RACKETLON
Studentka trzeciego roku wychowania fizycznego Akademii im. Jana Długosza Marta Jeż spotkała się w Urzędzie Miasta z naczelnikiem Wydziału Sportu i Turystyki Januszem Haszczem. Trzykrotna złota medalistka Drużynowych Mistrzostw Świata w racketlonie podzieliła się wrażeniami z pobytu na zawodach najwyższej rangi.

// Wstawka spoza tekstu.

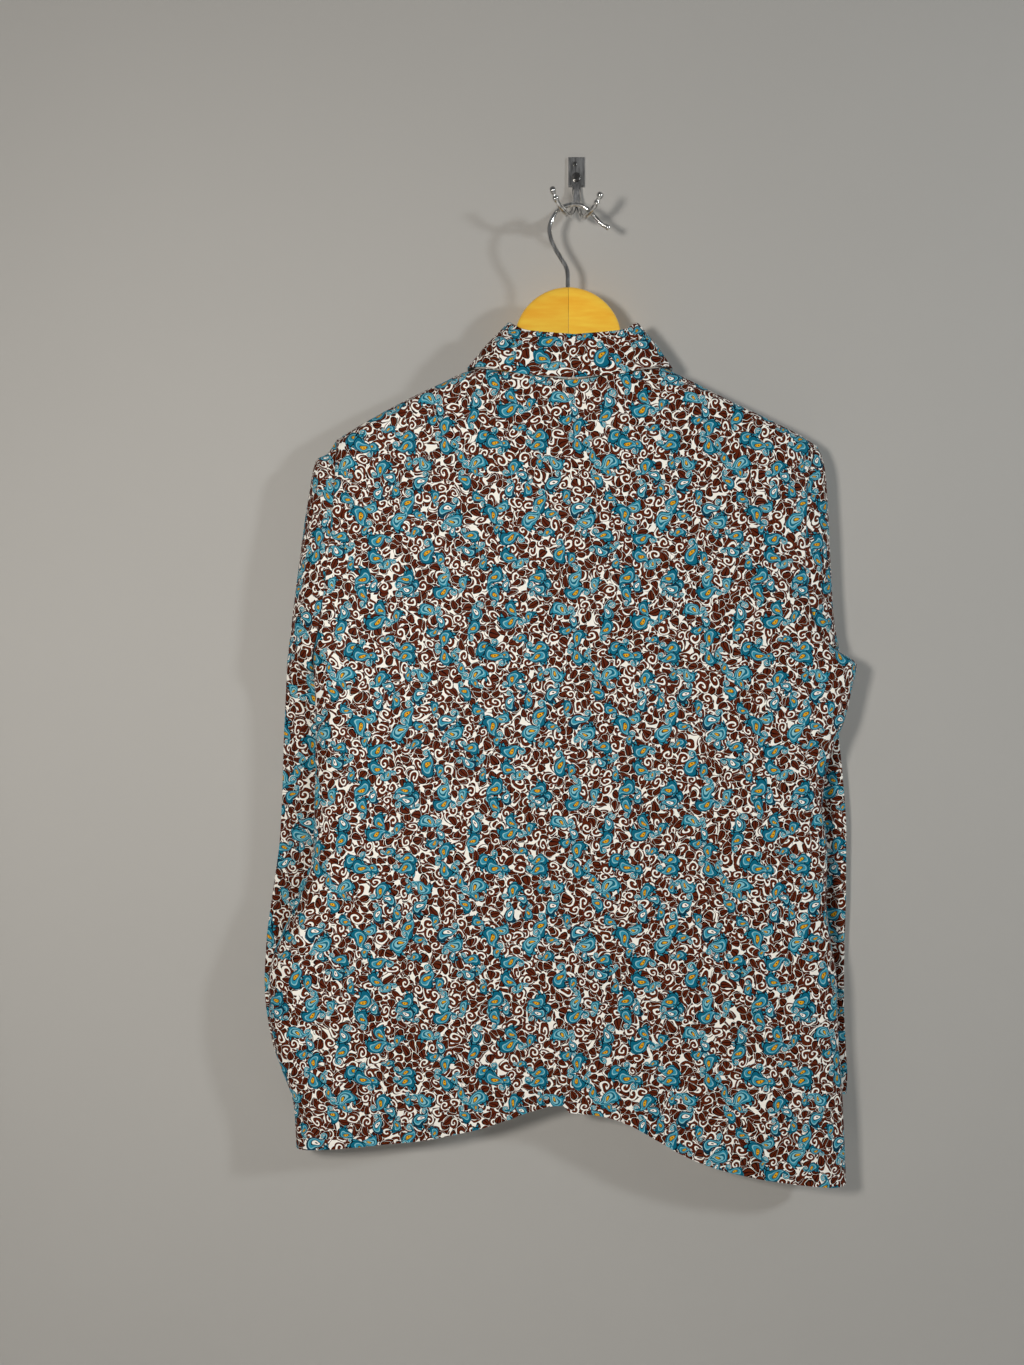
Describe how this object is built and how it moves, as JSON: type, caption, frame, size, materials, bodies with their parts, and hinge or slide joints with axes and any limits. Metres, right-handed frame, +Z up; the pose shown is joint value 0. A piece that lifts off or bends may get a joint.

– Mistrzostwa odbyły się w miejscowości Loehne pod Hannoverem – opowiada Marta Jeż. – Kompleks sportowo-rekreacyjny zrobił na nas duże wrażenie. Po kilkanaście boisk i kortów do gry w squasha i badmintona. Wszystko na najwyższym poziomie. Po zaciętej walce udało nam się pokonać w finale ekipę z Austrii różnicą zaledwie 6 punktów 126:120. W racketlonie ważna jest taktyka. Ktoś mocny w tenisie ziemnym wcześniej gra tak, żeby ponieść jak najmniejsze straty, a w swojej słabszej dyscyplinie stawia wszystko na jedną kartę, żeby zdobyć choćby punkt. Gdy po trzech konkurencjach są 22 punkty przewagi, w tenisa się już nie gra.
Oprócz tytułu drużynowego Marta Jeż zdobyła jeszcze dwa złote medale w singlu. Wygrała rywalizację wśród juniorek do 21 lat, pokonując w finale Julię Korolową z Łotwy. Trzecie złoto wywalczyła w rywalizacji kobiet z grupy B, wygrywając gładko w finale z Niemką Sandy Steffl.